If the current banking crisis looks like ’08, sounds like ‘08 and feels like ‘08, is it ‘08 all over again? Using abductive reasoning, the answer is yes.
But similarities between the two crises are deceiving, experts say. The current banking crisis is a separate, much smaller beast than in 2008.
In 2008, 25 banks failed, according to the Federal Deposit Insurance Corporation’s database. Included in that count is Washington Mutual, the largest bank failure in US history. Over the three years that followed, nearly 400 banks failed.
Three banks, Silicon Valley Bank, Signature Bank and First Republic Bank, have failed so far this year. But investors are fearful that there are more dominoes to fall.
One of those dominoes could be PacWest Bancorp. Shares of the bank were down as much as 30% on Thursday after it reported customers recently withdrew 9.5% of its total deposits.
Prior to 2008, there were no bank failures in 2005 or 2006 and just three in 2007. Similarly, two years before SVB collapsed in March there weren’t any bank failures.
In both cases, that’s not something worthy of celebrating, said Aaron Klein, former deputy assistant secretary at the Treasury Department. “When no banks are failing, we should be concerned.”
Leading up to both crises, “financial regulators were asleep at the switch — they went easy on banks and failed to require them to protect themselves,” he said.
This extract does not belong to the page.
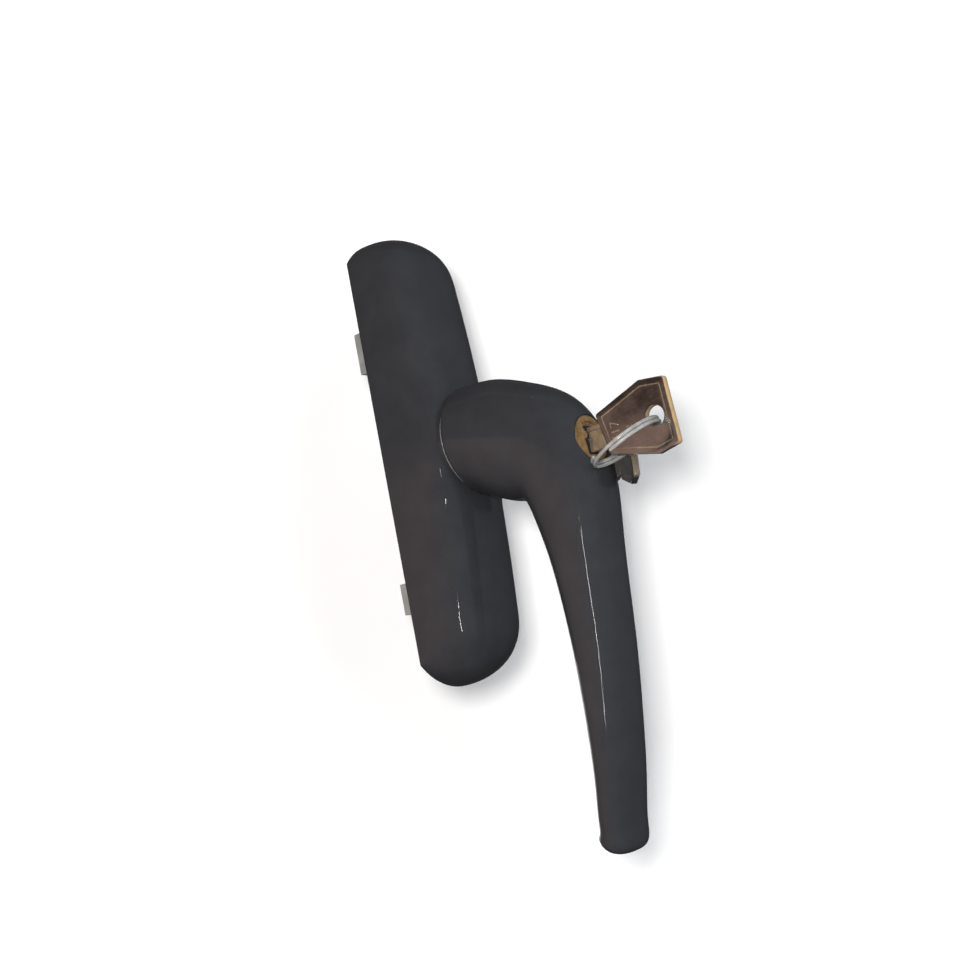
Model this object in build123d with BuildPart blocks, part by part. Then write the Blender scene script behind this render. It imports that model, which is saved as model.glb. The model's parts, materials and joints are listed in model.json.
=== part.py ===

But the causes of both crises are where the similarities start to end.
Banks failed in 2008 because they lent money to virtually anyone who wanted a loan, without sufficiently questioning whether they were going to pay it back on time. To complicate matters even further, banks marketed their faulty loans as safe investments and sold them off to investment banks and other kinds of financial institutions in complex packages.
When the housing bubble burst, the whole global financial system become infected by the faulty loans.
“The interconnectivity brought even the biggest banks to their knees,” University of Chicago Harris School of Public Policy professor Dave Schabes told CNN.
The latest banks to fail aren’t as intertwined with the overarching global financial system compared to the ’08 bank failures, he said. That is why “there’s no reason to think that the largest banks are facing any types of serious issues.”
The three banks that failed recently didn’t properly manage interest rate risk. They all invested in long-term Treasuries, which tends to be a safe move. But as the Fed hiked interest rates, the value of these investments fell. When the banks experienced bank runs, they were forced to sell the investments at a loss, leaving them without adequate cash to back depositors’ funds.
Their poor investment choices, unlike ’08, aren’t bringing down the entire banking system in part because there aren’t as many secondary markets tied up, said Schabes.
The banks that failed recently did not even have issues with their underlying loans — which is a huge difference from ’08 and part of the reason Klein, a senior fellow at the Brookings Institution, believes the current banking crisis will be short-lived.